> **Your objective**:
Quote the lines that run from the line containing "base_flange();" down to the line containing "in imported if". Include both of those lines, reproduce each exactly, and omit everything else.

> **Data provided**:
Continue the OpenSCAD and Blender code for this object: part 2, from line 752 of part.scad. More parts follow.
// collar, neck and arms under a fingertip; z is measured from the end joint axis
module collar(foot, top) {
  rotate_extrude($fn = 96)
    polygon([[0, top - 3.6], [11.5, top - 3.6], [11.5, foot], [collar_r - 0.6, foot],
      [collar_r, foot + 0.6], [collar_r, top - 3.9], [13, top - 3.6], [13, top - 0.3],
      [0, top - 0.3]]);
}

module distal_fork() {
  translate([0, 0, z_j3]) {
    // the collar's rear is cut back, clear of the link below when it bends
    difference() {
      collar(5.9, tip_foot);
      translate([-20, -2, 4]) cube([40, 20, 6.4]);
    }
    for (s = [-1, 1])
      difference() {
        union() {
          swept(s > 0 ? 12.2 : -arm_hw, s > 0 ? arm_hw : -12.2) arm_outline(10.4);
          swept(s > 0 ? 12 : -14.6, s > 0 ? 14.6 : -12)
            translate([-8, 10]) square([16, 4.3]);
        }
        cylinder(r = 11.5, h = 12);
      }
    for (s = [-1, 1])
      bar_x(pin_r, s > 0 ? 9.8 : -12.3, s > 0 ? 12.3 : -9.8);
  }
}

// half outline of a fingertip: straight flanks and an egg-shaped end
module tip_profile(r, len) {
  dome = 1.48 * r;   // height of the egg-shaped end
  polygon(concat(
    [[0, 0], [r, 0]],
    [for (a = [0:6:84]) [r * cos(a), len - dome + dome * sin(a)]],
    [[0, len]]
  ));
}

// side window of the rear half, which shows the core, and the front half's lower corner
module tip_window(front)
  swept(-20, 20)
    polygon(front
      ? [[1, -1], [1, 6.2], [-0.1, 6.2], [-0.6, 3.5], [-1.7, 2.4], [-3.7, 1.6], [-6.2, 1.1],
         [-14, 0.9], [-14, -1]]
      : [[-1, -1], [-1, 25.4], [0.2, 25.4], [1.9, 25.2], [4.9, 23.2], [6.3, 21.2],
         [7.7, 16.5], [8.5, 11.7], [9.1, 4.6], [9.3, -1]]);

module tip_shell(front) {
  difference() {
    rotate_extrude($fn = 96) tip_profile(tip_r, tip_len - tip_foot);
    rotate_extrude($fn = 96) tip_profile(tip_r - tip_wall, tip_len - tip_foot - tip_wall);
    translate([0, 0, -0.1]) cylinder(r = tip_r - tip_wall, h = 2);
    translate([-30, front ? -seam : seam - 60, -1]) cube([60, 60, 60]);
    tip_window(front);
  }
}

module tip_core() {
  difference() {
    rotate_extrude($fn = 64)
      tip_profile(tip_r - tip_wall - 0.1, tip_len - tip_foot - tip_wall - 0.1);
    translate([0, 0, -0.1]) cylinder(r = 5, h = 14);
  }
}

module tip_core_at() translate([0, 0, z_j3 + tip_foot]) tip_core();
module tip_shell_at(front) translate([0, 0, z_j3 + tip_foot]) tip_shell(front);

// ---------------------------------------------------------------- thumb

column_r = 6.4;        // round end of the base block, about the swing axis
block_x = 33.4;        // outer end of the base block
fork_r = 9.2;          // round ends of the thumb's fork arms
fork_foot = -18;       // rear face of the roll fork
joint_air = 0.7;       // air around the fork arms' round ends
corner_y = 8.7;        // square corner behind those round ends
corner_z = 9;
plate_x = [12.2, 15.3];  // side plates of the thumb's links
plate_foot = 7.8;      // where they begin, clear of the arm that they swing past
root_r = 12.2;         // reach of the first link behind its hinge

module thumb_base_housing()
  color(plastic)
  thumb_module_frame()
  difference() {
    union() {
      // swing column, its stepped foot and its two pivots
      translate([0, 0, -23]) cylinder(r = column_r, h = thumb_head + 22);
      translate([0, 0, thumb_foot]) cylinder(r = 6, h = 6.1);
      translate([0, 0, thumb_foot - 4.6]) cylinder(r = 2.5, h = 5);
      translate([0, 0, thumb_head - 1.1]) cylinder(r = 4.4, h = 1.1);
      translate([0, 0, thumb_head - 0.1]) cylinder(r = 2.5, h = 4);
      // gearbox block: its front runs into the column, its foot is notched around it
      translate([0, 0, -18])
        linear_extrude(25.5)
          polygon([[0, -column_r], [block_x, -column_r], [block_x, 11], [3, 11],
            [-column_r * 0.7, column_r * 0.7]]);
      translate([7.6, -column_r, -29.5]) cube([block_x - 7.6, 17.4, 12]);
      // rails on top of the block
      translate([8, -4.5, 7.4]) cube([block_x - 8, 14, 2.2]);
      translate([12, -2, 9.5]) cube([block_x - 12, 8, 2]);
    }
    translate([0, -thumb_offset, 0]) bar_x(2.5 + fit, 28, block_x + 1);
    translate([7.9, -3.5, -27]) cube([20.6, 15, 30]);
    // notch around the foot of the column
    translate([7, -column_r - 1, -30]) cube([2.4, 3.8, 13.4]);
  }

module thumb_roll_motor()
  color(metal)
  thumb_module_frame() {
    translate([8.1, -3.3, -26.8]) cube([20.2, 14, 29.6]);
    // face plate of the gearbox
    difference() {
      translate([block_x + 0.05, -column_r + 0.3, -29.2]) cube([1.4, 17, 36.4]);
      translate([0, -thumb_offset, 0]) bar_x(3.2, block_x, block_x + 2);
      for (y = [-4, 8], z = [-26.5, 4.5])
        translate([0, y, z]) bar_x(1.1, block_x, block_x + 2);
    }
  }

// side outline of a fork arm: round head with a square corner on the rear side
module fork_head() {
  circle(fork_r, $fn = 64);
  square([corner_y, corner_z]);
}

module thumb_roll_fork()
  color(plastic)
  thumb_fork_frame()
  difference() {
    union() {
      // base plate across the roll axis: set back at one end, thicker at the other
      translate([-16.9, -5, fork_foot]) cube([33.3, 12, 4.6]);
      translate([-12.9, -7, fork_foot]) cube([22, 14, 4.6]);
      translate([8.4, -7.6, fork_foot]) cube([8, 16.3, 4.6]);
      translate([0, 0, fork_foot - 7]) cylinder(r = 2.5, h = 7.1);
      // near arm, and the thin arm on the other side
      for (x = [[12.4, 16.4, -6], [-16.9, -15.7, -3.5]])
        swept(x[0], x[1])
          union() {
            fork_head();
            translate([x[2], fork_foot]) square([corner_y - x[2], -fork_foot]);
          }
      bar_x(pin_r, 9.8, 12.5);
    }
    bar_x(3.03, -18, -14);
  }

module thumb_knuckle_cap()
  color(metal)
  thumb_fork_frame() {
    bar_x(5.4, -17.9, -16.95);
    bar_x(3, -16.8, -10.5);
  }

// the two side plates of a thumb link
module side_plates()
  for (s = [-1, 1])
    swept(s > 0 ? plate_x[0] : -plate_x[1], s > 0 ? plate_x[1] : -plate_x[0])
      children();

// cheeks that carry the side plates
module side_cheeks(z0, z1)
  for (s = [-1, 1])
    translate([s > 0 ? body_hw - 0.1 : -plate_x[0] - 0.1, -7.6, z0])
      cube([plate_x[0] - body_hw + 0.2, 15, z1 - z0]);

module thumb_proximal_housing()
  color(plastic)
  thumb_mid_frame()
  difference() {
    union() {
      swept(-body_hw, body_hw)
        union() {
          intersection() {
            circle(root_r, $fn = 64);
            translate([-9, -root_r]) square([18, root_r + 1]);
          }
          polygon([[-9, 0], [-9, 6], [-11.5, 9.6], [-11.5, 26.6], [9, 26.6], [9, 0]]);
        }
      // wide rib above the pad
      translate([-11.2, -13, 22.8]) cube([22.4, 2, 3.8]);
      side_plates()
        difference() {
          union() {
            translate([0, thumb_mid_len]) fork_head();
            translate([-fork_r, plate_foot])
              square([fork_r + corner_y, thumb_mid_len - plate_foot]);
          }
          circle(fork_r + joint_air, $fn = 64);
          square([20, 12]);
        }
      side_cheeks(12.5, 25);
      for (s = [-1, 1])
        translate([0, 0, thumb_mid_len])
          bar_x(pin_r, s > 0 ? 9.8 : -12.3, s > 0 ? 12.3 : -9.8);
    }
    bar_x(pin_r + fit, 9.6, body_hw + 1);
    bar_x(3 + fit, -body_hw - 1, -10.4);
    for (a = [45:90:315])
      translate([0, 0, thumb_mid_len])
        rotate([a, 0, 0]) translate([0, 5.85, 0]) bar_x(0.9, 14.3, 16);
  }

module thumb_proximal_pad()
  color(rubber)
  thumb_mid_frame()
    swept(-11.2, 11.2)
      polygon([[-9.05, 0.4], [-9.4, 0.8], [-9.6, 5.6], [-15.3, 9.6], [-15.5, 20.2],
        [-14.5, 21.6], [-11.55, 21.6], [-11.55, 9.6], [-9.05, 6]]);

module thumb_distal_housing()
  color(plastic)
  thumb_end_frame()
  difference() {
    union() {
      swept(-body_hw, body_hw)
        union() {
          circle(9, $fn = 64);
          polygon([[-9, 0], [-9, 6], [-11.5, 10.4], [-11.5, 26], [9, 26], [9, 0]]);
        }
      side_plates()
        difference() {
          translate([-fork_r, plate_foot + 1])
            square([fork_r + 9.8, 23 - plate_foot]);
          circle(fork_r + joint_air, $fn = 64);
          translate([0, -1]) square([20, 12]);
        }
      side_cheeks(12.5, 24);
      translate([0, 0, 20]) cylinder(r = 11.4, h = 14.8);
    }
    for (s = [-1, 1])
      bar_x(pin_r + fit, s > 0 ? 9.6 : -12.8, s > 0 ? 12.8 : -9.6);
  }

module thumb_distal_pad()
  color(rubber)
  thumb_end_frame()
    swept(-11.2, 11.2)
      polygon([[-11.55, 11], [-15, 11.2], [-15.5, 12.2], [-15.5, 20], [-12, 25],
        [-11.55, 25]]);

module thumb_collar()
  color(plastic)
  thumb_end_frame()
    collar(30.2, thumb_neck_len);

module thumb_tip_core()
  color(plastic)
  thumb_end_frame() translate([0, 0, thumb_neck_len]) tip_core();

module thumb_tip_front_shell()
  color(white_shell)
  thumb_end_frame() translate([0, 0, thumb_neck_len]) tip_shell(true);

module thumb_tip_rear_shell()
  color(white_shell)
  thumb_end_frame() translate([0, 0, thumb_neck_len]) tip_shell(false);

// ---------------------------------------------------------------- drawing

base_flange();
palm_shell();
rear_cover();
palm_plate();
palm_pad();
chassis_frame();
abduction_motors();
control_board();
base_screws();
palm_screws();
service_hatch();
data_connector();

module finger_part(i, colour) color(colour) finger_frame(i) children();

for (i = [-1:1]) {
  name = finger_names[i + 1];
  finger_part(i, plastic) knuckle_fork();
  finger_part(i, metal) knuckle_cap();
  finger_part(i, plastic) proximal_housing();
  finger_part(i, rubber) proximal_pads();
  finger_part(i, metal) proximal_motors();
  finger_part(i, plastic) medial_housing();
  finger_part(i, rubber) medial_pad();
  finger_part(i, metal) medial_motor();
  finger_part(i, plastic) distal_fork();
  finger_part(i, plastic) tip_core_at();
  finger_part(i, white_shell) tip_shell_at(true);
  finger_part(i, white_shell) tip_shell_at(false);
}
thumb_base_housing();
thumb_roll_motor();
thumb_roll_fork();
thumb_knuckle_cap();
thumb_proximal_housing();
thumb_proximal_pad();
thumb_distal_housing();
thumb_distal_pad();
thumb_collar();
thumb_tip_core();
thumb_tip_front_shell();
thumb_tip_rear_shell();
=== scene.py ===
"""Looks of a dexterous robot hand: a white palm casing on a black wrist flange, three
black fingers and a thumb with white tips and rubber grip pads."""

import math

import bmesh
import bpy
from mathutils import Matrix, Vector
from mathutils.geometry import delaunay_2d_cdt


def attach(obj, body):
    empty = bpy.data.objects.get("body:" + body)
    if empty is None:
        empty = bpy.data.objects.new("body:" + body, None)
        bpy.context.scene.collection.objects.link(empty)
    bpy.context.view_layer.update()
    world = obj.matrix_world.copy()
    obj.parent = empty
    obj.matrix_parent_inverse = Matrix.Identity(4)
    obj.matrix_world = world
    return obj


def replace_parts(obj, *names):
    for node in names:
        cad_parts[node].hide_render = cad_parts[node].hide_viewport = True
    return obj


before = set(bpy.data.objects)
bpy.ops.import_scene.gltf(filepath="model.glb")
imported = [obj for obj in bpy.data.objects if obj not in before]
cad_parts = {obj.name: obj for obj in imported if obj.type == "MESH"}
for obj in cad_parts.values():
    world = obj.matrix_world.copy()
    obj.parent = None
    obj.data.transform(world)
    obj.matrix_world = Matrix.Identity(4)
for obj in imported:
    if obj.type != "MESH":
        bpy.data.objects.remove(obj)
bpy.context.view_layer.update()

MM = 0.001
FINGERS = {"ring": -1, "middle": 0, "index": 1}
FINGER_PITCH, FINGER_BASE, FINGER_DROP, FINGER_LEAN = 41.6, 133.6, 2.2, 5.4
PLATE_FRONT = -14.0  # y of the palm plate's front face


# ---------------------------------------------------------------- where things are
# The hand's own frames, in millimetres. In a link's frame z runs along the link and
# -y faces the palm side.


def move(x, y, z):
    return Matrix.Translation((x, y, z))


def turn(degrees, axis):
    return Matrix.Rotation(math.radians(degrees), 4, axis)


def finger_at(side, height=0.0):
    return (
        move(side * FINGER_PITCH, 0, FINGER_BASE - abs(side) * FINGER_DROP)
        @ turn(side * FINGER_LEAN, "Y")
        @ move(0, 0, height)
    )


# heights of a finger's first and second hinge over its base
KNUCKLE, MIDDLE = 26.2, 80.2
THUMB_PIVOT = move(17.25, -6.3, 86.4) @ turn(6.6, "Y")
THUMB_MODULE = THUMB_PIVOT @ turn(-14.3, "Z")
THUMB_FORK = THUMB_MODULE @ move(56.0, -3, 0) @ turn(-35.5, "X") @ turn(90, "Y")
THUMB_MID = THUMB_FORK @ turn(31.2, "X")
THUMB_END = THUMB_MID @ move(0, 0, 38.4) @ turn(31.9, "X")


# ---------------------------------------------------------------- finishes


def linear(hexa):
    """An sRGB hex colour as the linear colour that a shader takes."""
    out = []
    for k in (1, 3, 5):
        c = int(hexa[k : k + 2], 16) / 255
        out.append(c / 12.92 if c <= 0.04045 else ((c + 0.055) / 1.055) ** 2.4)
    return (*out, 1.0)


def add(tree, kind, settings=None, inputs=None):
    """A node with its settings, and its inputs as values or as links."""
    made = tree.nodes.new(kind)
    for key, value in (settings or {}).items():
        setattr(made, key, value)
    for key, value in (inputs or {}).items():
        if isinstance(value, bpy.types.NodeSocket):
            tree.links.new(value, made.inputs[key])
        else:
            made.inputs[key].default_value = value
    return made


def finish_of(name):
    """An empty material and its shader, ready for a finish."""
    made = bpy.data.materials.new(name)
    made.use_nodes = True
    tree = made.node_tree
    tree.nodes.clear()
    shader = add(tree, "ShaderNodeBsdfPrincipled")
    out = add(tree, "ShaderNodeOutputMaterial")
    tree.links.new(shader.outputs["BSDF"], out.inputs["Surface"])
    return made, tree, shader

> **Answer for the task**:
base_flange();
palm_shell();
rear_cover();
palm_plate();
palm_pad();
chassis_frame();
abduction_motors();
control_board();
base_screws();
palm_screws();
service_hatch();
data_connector();

module finger_part(i, colour) color(colour) finger_frame(i) children();

for (i = [-1:1]) {
  name = finger_names[i + 1];
  finger_part(i, plastic) knuckle_fork();
  finger_part(i, metal) knuckle_cap();
  finger_part(i, plastic) proximal_housing();
  finger_part(i, rubber) proximal_pads();
  finger_part(i, metal) proximal_motors();
  finger_part(i, plastic) medial_housing();
  finger_part(i, rubber) medial_pad();
  finger_part(i, metal) medial_motor();
  finger_part(i, plastic) distal_fork();
  finger_part(i, plastic) tip_core_at();
  finger_part(i, white_shell) tip_shell_at(true);
  finger_part(i, white_shell) tip_shell_at(false);
}
thumb_base_housing();
thumb_roll_motor();
thumb_roll_fork();
thumb_knuckle_cap();
thumb_proximal_housing();
thumb_proximal_pad();
thumb_distal_housing();
thumb_distal_pad();
thumb_collar();
thumb_tip_core();
thumb_tip_front_shell();
thumb_tip_rear_shell();
=== scene.py ===
"""Looks of a dexterous robot hand: a white palm casing on a black wrist flange, three
black fingers and a thumb with white tips and rubber grip pads."""

import math

import bmesh
import bpy
from mathutils import Matrix, Vector
from mathutils.geometry import delaunay_2d_cdt


def attach(obj, body):
    empty = bpy.data.objects.get("body:" + body)
    if empty is None:
        empty = bpy.data.objects.new("body:" + body, None)
        bpy.context.scene.collection.objects.link(empty)
    bpy.context.view_layer.update()
    world = obj.matrix_world.copy()
    obj.parent = empty
    obj.matrix_parent_inverse = Matrix.Identity(4)
    obj.matrix_world = world
    return obj


def replace_parts(obj, *names):
    for node in names:
        cad_parts[node].hide_render = cad_parts[node].hide_viewport = True
    return obj


before = set(bpy.data.objects)
bpy.ops.import_scene.gltf(filepath="model.glb")
imported = [obj for obj in bpy.data.objects if obj not in before]
cad_parts = {obj.name: obj for obj in imported if obj.type == "MESH"}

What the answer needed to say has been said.